Sosteneva Michael Rogers, tre volte campione del mondo a cronometro, che contro il tempo, non basta esserci portati, ossia mantenere un ritmo costante e a lungo. Serve anche imparare a essere perfetti nel controllo della bicicletta: una curva impostata non alla perfezione comporta un paio di decimi di ritardo, che diventano anche una decina se si considerano le centinaia di metri successivi. Michael Rogers sosteneva di non essere il cronoman migliore dei suoi anni, ma quello che ha studiato di più per riuscire a migliorare nel miglior modo possibile a curvare la bicicletta da cronometro.
Nemmeno Simon Yates è il migliore cronoman dei suoi anni. Ci va nemmeno vicino. Tre mondiali non li vincerà mai, nemmeno ci pensa. È altro a cui punta, alle corse a tappe di tre settimane. E dato che, in un modo o nell’altro le cronometro ci sono nei ventun giorni di corsa, ecco che si è messo a studiare, a provare a migliorarsi. Si è affidato a un esperto della specialità, Marco Pinotti, con la tranquillità e l’attenzione di vuole imparare davvero e non lo fa tanto per fare.
Sino a qualche anno fa, Yates detestava le cronometro, le avrebbe volentieri abolite. Alla vigilia del Giro d’Italia aveva detto che qualche chilometro in più gli avrebbe fatto molto piacere. Scherza, pensarono i più. Non era così. Oggi ha dimostrato che era terribilmente serio. Anche perché nove chilometri e duecento metri sono quasi un niente contro il tempo, ci sono stati cronoprologhi più lunghi nella storia. E in nove chilometri e duecento metri, per di più con una salita nel finale, la capacità di adattamento è più veloce e i risultati arrivano prima.
Al traguardo della seconda tappa Simon Yates si è presentato dopo undici minuti e cinquanta secondi di pedalati. C’aveva messo così poco nessuno prima di lui. Non sono riusciti a metterci meno tempo neppure quelli che sotto lo striscione di arrivo sono arrivati dopo di lui.

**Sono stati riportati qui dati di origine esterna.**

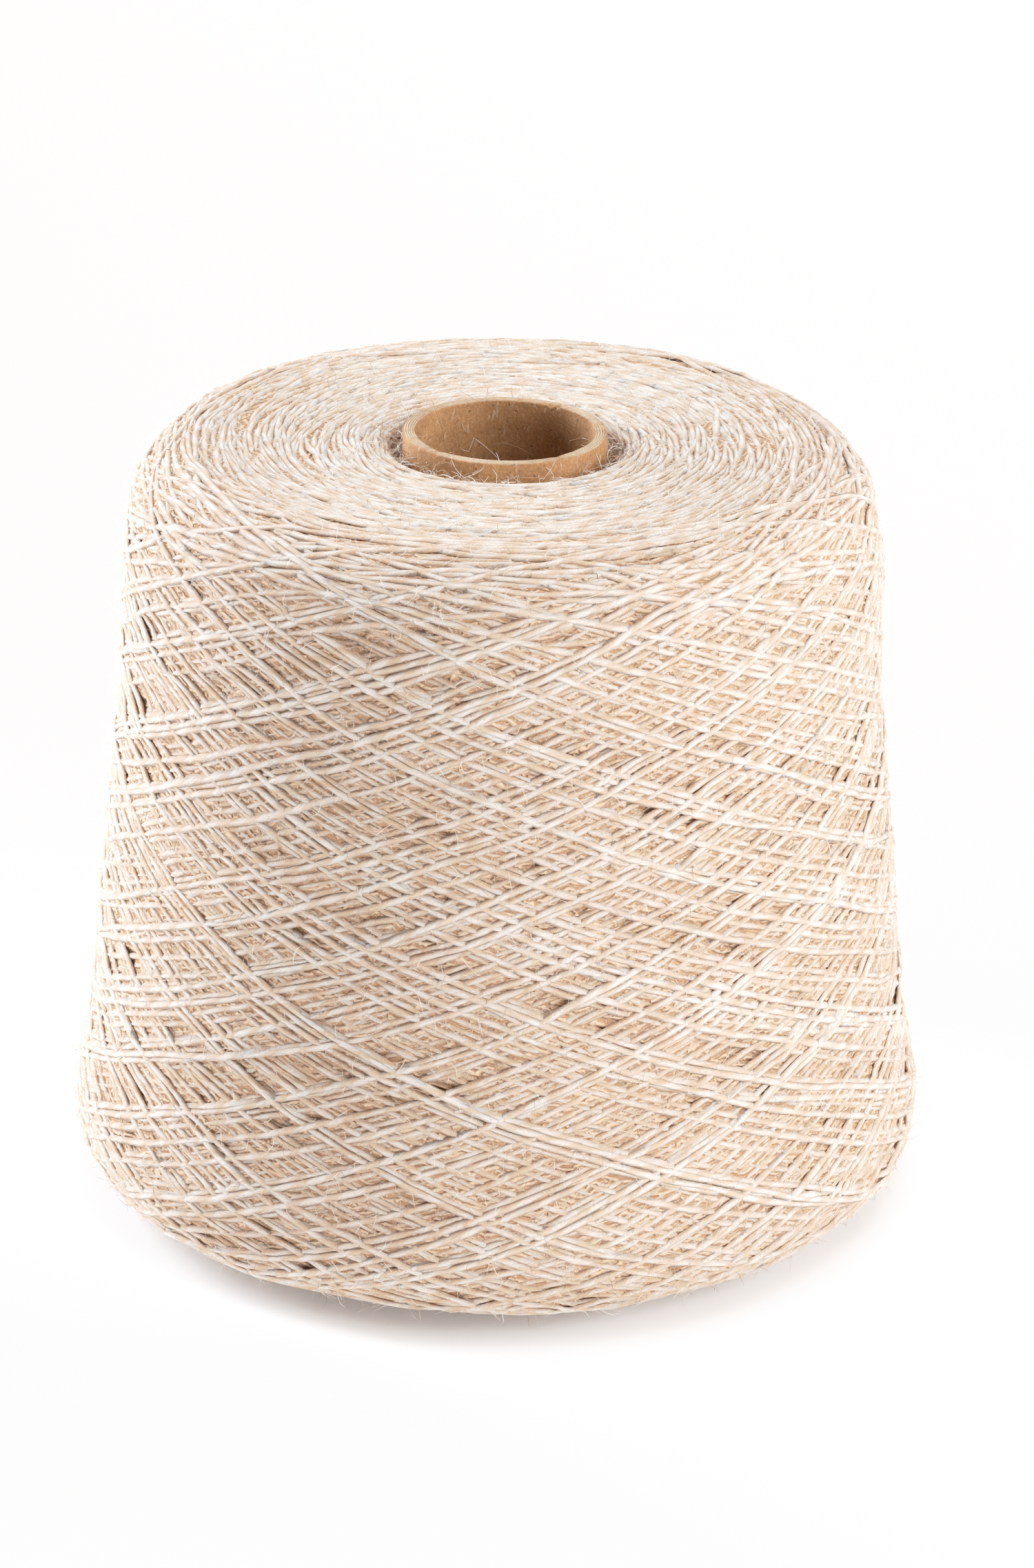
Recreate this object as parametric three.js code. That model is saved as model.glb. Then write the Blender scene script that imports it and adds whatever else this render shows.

Non Richard Carapaz, diciannovesimo a ventotto secondi; non Vincenzo Nibali, dodicesimo a diciannove secondi; non João Almeida, undicesimo a diciotto secondi; non Wilko Kelderman, settimo a diciassette secondi; non Mathieu van der Poel, che al tempo dell’inglese è andato vicino, ma con tre secondi di troppo. Ora tra chi pensa - e spera - un giorno, in uno dei diciannove giorni che rimangono di corsa, di vestire la maglia rosa, è davanti a tutti: cinque secondi davanti a Tom Dumoulin (terzo di giornata), tredici su Kelderman, quattordici su Tobias Foss, diciotto su Pello Bilbao e Almeida, diciannove su Nibali, ventiquatto su Romain Bardet e Carapaz e via così. Poca roba, certo, ma sarebbe strano il contrario.
Non ha vinto van der Poel, ma si è tenuto la maglia rosa. E questo per lui contava più di ogni altra cosa. Se tutto va come deve andare e non ci saranno scherzi dalla strada, se la porterà in Italia, sicuramente in cima all’Etna. Poi si vedrà. Domani la tappa è pianeggiante, un lungo risalire da ovest a est del lago Balaton, senza (forse) neppure il fastidio del vento: ce ne dovrebbe essere poco, in quelle zone non è così raro.
Domani i velocisti non vorranno perdersi una delle non molte occasioni che avranno. È da anni che gli organizzatori le fanno sudare ai velocisti le volate. Dicono che lo fanno per lo spettacolo. Perché lo spettacolo è diventato necessario, quasi fosse un obbligo, la dittatura dello spettacolo. La possibilità che il ciclismo possa affascinare anche per quelle lunghe transumanze a pedali dove non succede niente, se non una fuga che va e che verrà ripresa, durante le quali si pensa ad altro, si immagina e si pensa a quanto la pianura non sia la migliore dimensione del pedalare, non è mai stata presa in considerazione.